А когда хотят сделать людей добрыми и мудрыми, терпимыми и благородными, то неизбежно приходят к желанию убить их всех. Робеспьер верил в добродетель: он создал Террор. Марат верил в справедливость; он требовал двухсот тысяч голов».8
Кабанэс в любопытной книге о революционных неврозах говорит:
«Голод создавал болезни. Но и зрелище голода создало болезнь, новую, свойственную только этому времени – „бешенство сострадания“. Человечество отчаянно взывало к бесчеловечью, к самой смерти – великому врачу, который, казалось, мог исцелить все болезни мира. Марат, которому постоянно делали кровопускания и который всюду видел только кровь, был неумолимым филантропом. Шалье – святой Террора, жестокость которого была вся в словах, но который носил в сердце невыразимую жалость ко всем страдающим, ужаснул мир пароксизмом своего бешенства».9
Человечество в своем совершенствовании должно пройти сквозь идею справедливости, как сквозь очистительный огонь.
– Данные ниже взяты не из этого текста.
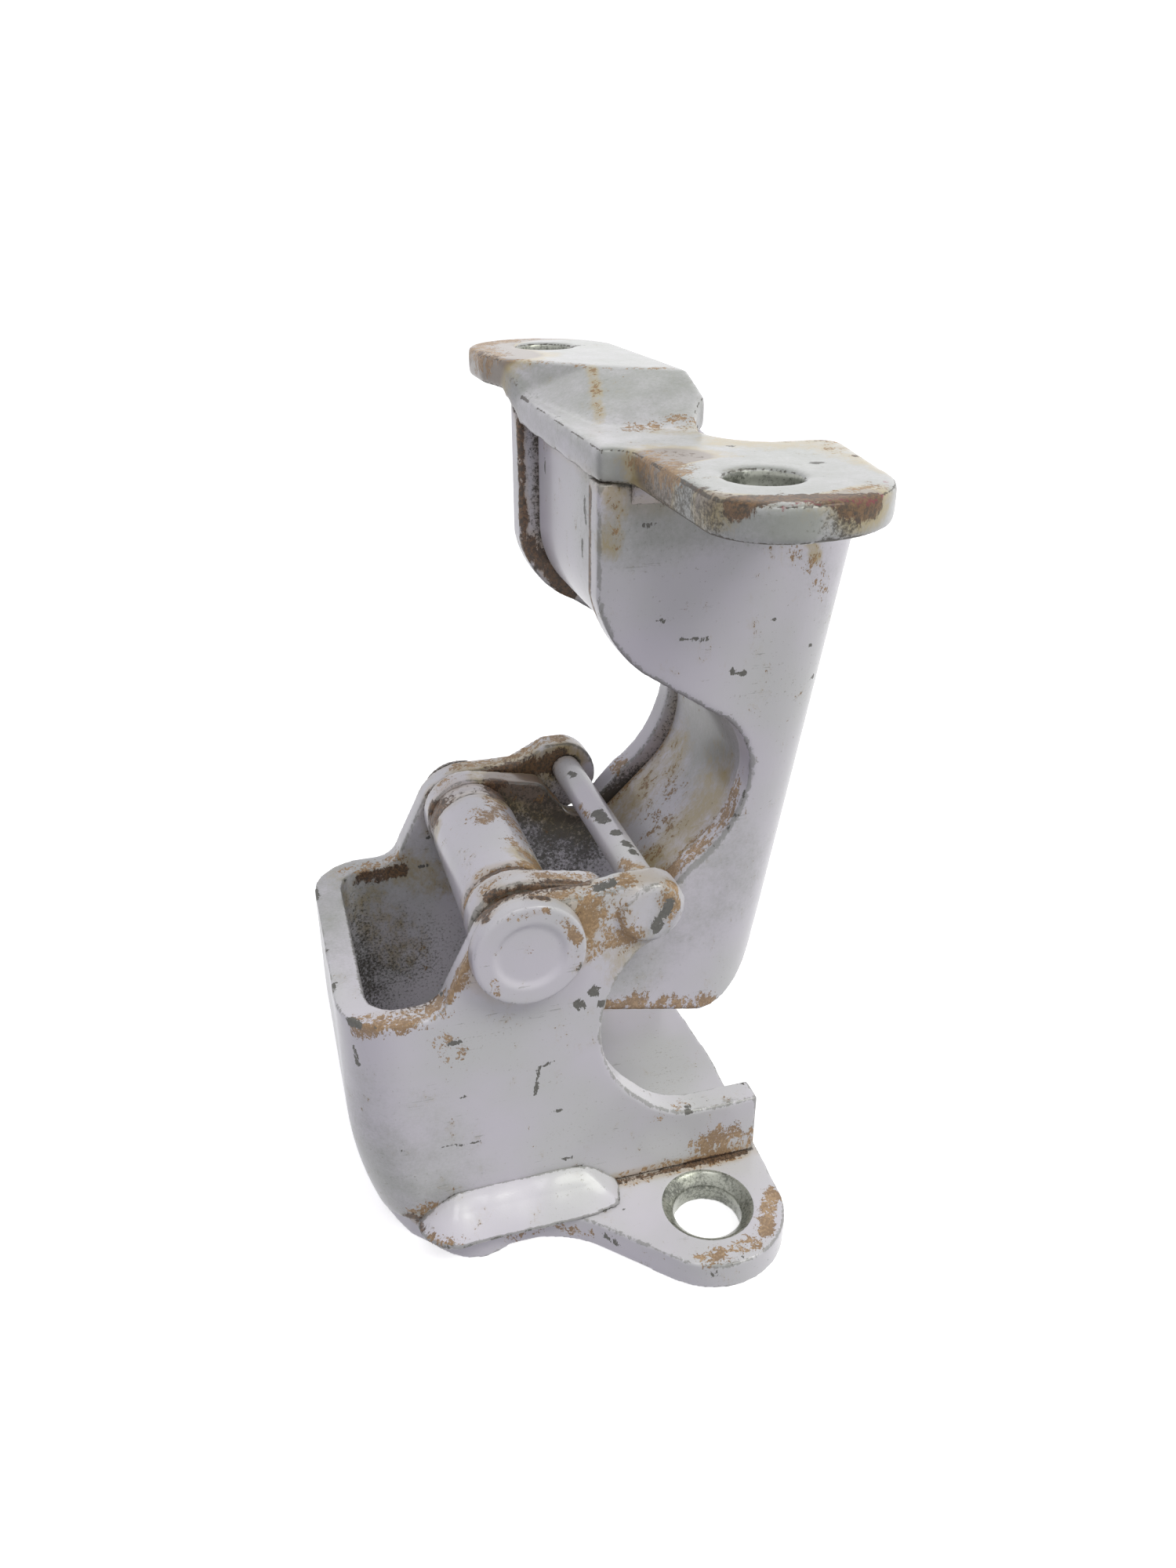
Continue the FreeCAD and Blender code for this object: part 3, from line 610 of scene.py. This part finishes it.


# ---- Floor, light and camera --------------------------------------------------------------
# White paper under and round the hinge, lit by broad soft lamps and glowing with painted light, brighter
# away from the hinge.

def paper_sweep():
    """Round sheet of paper whose rim curves up into a wall on every side."""
    flat, bend, wall = 1.6, 0.8, 3.6
    sheet = bmesh.new()
    profile = [sheet.verts.new((0, 0, 0)), sheet.verts.new((flat, 0, 0))]
    for k in range(1, 9):
        angle = math.radians(k * 90 / 8)
        profile.append(sheet.verts.new((flat + bend * math.sin(angle), 0, bend * (1 - math.cos(angle)))))
    profile.append(sheet.verts.new((flat + bend, 0, wall)))
    edges = [sheet.edges.new(pair) for pair in zip(profile, profile[1:])]
    bmesh.ops.spin(sheet, geom=profile + edges, cent=(0, 0, 0), axis=(0, 0, 1), angle=2 * math.pi, steps=64,
                   use_merge=True)
    bmesh.ops.remove_doubles(sheet, verts=sheet.verts, dist=1e-5)
    bmesh.ops.recalc_face_normals(sheet, faces=sheet.faces)
    facing_down = [face for face in sheet.faces if face.calc_center_median().z < 1e-6 and face.normal.z < 0]
    bmesh.ops.reverse_faces(sheet, faces=facing_down)
    mesh = bpy.data.meshes.new("paper_sweep")
    sheet.to_mesh(mesh)
    sheet.free()
    mesh.polygons.foreach_set("use_smooth", [True] * len(mesh.polygons))
    floor = bpy.data.objects.new("paper_sweep", mesh)
    bpy.context.scene.collection.objects.link(floor)
    material = bpy.data.materials.new("white_paper")
    material.use_nodes = True
    surface = material.node_tree.nodes["Principled BSDF"]
    surface.inputs["Base Color"].default_value = srgb("#F6F6F6")
    surface.inputs["Roughness"].default_value = 0.9
    surface.inputs["Emission Color"].default_value = srgb("#FFFFFF")
    # painted light: the paper glows, at 0.6 within 0.3 m of the hinge and rising to 1.0 at 1.2 m
    spot = add(material.node_tree, "TexCoord").outputs["Object"]
    away = add(material.node_tree, "VectorMath", {"operation": "LENGTH"}, in0=spot).outputs["Value"]
    glow = add(material.node_tree, "MapRange", {1: 0.3, 2: 1.2, 3: 0.6, 4: 1.0}, in0=away).outputs[0]
    material.node_tree.links.new(glow, surface.inputs["Emission Strength"])
    mesh.materials.append(material)
    floor.visible_diffuse = False              # the paper doesn't light the hinge from below


paper_sweep()

world = bpy.data.worlds.new("studio")
bpy.context.scene.world = world
world.use_nodes = True
world.node_tree.nodes["Background"].inputs[0].default_value = srgb("#EFEDF8")
world.node_tree.nodes["Background"].inputs[1].default_value = 0.38


def lamp(name, place, aim, size, watts, colour="#FFFFFF"):
    light = bpy.data.lights.new(name, "AREA")
    light.size, light.energy, light.color = size, watts, srgb(colour)[:3]
    item = bpy.data.objects.new(name, light)
    item.location = place
    item.rotation_euler = (Vector(aim) - Vector(place)).to_track_quat("-Z", "Y").to_euler()
    bpy.context.scene.collection.objects.link(item)


lamp("key_lamp", (0.72, -0.67, 1.28), (0.01, 0, 0.06), 0.70, 11.5, "#FBFDF2")
lamp("top_lamp", (-0.20, -0.62, 1.45), (0.01, 0, 0.06), 0.55, 4.6)

bpy.context.scene.view_settings.view_transform = "Standard"
view = bpy.data.cameras.new("camera")
view.lens, view.sensor_width = 26.73, 36.0
camera = bpy.data.objects.new("camera", view)
bpy.context.scene.collection.objects.link(camera)
bpy.context.scene.camera = camera
right = Vector((0.95693, -0.29030, 0.00318)).normalized()
ahead = Vector((0.26037, 0.85333, -0.45170)).normalized()
above = right.cross(ahead)
camera.matrix_world = Matrix.Translation((-0.03236, -0.16143, 0.15256)) @ Matrix(
    (right, above, -ahead)).transposed().to_4x4()
view.clip_start, view.clip_end = 0.01, 20.0
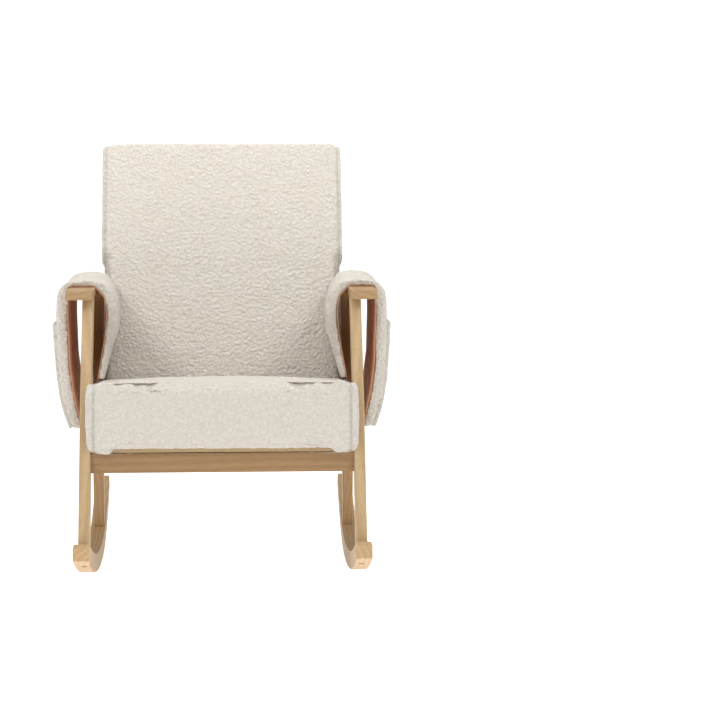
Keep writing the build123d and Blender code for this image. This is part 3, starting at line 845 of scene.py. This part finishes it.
class CHAIR_OT_back(bpy.types.Operator):
    """Back cushion: a raked box with boxing seams, squeezed between the side frames"""
    bl_idname = "chair.back"
    bl_label = "Back cushion"

    def execute(self, context):
        cushion = settings().cushion
        body = settings().body
        slack = cushion.slack
        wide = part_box("back_cover")[1].x
        narrow = body.back_narrow
        length, thick = body.back_length, body.back_thick

        def outline(start, stop):
            corners = ((start, slack), (stop, slack), (stop, thick - slack), (start, thick - slack))
            return [back_place(0, up, deep) for up, deep in corners]

        bm = bmesh.new()
        prism(bm, outline(slack, length - slack), slack - narrow, narrow - slack)
        prism(bm, outline(body.back_squeeze + slack, length - slack), slack - wide, wide - slack)
        obj = object_from("back_cushion", bm)
        remesh(obj, cushion.voxel, rounds=9, corner=0.014)
        swell(obj, cap=slack + 0.0005)
        corners = [(-wide, *back_place(0, 0, 0)[1:]), (wide, *back_place(0, length, thick)[1:])]
        stretch(obj, *box_along(corners, body.recline), body.recline)
        foot = back_place(0, 0, 0)
        settle(obj, (-wide, 0, 0), (wide, thick, length), body.recline, foot)
        self.squeeze(obj, narrow, body.back_squeeze)
        self.crown(obj, length, wide)
        refine(obj)
        self.seams(obj, cushion, thick, length)
        raise_pile(obj, seed=2)
        material = fleece_material("back_fleece", warmth=0.05, seam=cushion.back_seam)
        finish_piece(obj, CHAIR, material, ["back_cover", "back_foam", "back_rear_panel"])
        return {"FINISHED"}

    def squeeze(self, obj, narrow, stop):
        """Keeps the lower part between the side frames."""
        points = coordinates(obj.data)
        lower = in_back(points)[0] < stop
        outside = (np.abs(points[:, 0]) > narrow - 0.012) & lower
        points[outside, 0] = np.sign(points[outside, 0]) * np.minimum(
            narrow, np.abs(points[outside, 0]) + 0.003)
        set_coordinates(obj.data, points)

    def crown(self, obj, length, half):
        points = coordinates(obj.data)
        up, deep = in_back(points)
        recline = settings().body.recline
        across = np.clip(1 - (points[:, 0] / half) ** 4, 0, 1)
        lengthways = np.clip(np.sin(np.clip(up / length, 0, 1) * np.pi), 0, 1) ** 0.5
        front = np.clip(1 - deep / 0.03, 0, 1) * across * lengthways
        points[:, 1] -= 0.009 * front * math.cos(recline)
        points[:, 2] += 0.009 * front * math.sin(recline)
        set_coordinates(obj.data, points)

    def seams(self, obj, cushion, thick, length):
        points = coordinates(obj.data)
        up, deep = in_back(points)
        for side in SIDES.values():
            off = np.abs(points[:, 0] - side * cushion.back_seam)
            sink(obj, off + (deep > 0.02) * 1.0, cushion.seam_depth * 0.8, cushion.seam_width)
        points = coordinates(obj.data)
        up, deep = in_back(points)
        rear = np.abs(deep - (thick - 0.006))
        inside = (np.abs(points[:, 0]) < cushion.back_seam - 0.01) & (up > 0.02) & (up < length - 0.02)
        sink(obj, rear + inside * 1.0, cushion.seam_depth * 0.7, cushion.seam_width)


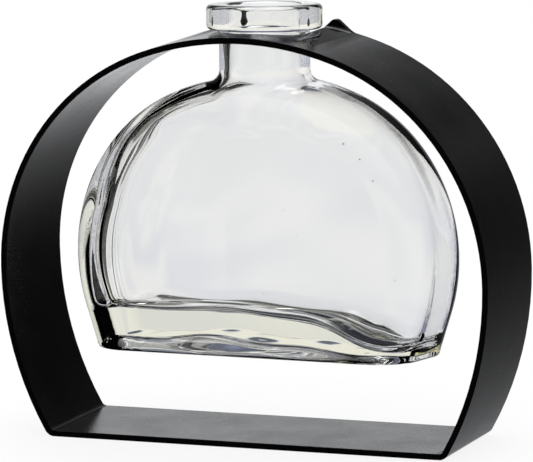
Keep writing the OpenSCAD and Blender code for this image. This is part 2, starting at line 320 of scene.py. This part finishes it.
def sections(gap, around, low, high, count, bend_weight):
    """A form's edge in the half-plane of each turn, between two rays, spaced by length and closer
    together where it bends: rings of points from low to high."""
    share = np.linspace(0, 1, RAY_SAMPLES)[:, None]
    rises = low + (high - low) * share
    reach = ray_reach(gap, around[None, :] + 0 * share, rises)
    r, z = reach * np.cos(rises), FOCUS_Z + reach * np.sin(rises)
    dr, dz = np.diff(r, axis=0), np.diff(z, axis=0)
    bend = np.abs(np.gradient(np.unwrap(np.arctan2(dz, dr), axis=0), axis=0))
    half = BEND_WINDOW // 2
    total = np.cumsum(np.pad(bend, ((half + 1, half), (0, 0)), mode="edge"), axis=0)
    bend = (total[BEND_WINDOW:] - total[:-BEND_WINDOW]) / BEND_WINDOW
    along = np.concatenate([0 * r[:1], np.cumsum(np.hypot(dr, dz) + bend_weight * bend, axis=0)])
    rings = np.zeros((count, len(around), 3))
    for k, turn in enumerate(around):
        at = np.linspace(0, along[-1, k], count)
        flat = np.interp(at, along[:, k], r[:, k])
        rings[:, k] = np.stack([flat * math.cos(turn), flat * math.sin(turn),
                                np.interp(at, along[:, k], z[:, k])], axis=1)
    return rings


def level_ring(around, r, z):
    """A ring of points at one height."""
    return np.stack([r * np.cos(around), r * np.sin(around), z + 0 * around], axis=1)


# The lip: a heavy collar with rounded edges, a small hollow curve under it and a rounded mouth
LIP_Z, LIP_TOP, LIP_R, LIP_ROUND, LIP_FLAT = 110.8, 119.5, 19.9, 1.8, 3.2
THROAT_R, SEAT_W, RIM_R, MOUTH_R = 0.9, 1.0, 15.5, 1.6
THROAT_STEPS, ROUND_STEPS, MOUTH_STEPS = 6, 9, 8
NECK_RINGS, BORE_RINGS = (107.0, 108.6), (114.0, 110.0, 106.0, 102.0)


def arc(r0, z0, radius, start, end, count):
    """Points of an arc in a half-plane, as radius from the axis and height."""
    return [(r0 + radius * math.cos(a), z0 + radius * math.sin(a))
            for a in np.linspace(math.radians(start), math.radians(end), count)]


def lip_section():
    """From the neck out under the lip, over its rounded edges and down into the bore."""
    round_c = LIP_R - LIP_ROUND
    points = [(NECK_R, z) for z in NECK_RINGS]
    points += arc(NECK_R + THROAT_R, LIP_Z - THROAT_R, THROAT_R, 180, 90, THROAT_STEPS)
    points += [(round_c - SEAT_W, LIP_Z)]
    points += arc(round_c, LIP_Z + LIP_ROUND, LIP_ROUND, -90, 0, ROUND_STEPS)
    points += [(LIP_R, LIP_Z + LIP_FLAT), (LIP_R, LIP_TOP - LIP_FLAT)]
    points += arc(round_c, LIP_TOP - LIP_ROUND, LIP_ROUND, 0, 90, ROUND_STEPS)
    points += [(RIM_R, LIP_TOP)]
    points += arc(BORE_R + MOUTH_R, LIP_TOP - MOUTH_R, MOUTH_R, 90, 180, MOUTH_STEPS)
    return points + [(BORE_R, z) for z in BORE_RINGS]


# The foot: a rippled punt that rises under the slug, inside the rim that the vase would stand on
FOOT_ROUND, FOOT_REACH = 1.8, 80.0
PUNT_H, PUNT_RIM, PUNT_SLOPE, PUNT_SLUG = 3.4, 4.5, 3.0, 0.6
PUNT_RIPPLES, PUNT_RIPPLE_LENGTHS, PUNT_RIPPLE_STARTS = (0.2, 0.12), (14.0, 6.0, 5.0), (2.4, 0.7)
FOOT_SHARES = [0.15, 0.3, 0.45, 0.55, 0.62, 0.68, 0.73, 0.77, 0.81, 0.84, 0.87, 0.9, 0.925, 0.95, 0.967]
FOOT_ROUND_ANGLES = np.radians([0, 22.5, 45, 67.5])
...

Прежде чем прийти к полному и безусловному оправданию мира («мир должен быть оправдан весь, чтоб можно было жить!»10), надо пройти под лезвием меча, рассекающего всё видимое, всё познаваемое на добро и зло, правду и ложь, справедливость и насилие.
У статуи Справедливости в руках меч.
У статуи Справедливости глаза всегда завязаны, а одна чашка весов всегда опущена!
Пароксизм идеи справедливости, это – безумие революций.
В гармонии мира страшны не те казни, не те убийства, которые совершаются во имя злобы, во имя личной мести, во имя стихийного звериного чувства, а те, которые совершаются во имя любви к человечеству и к человеку.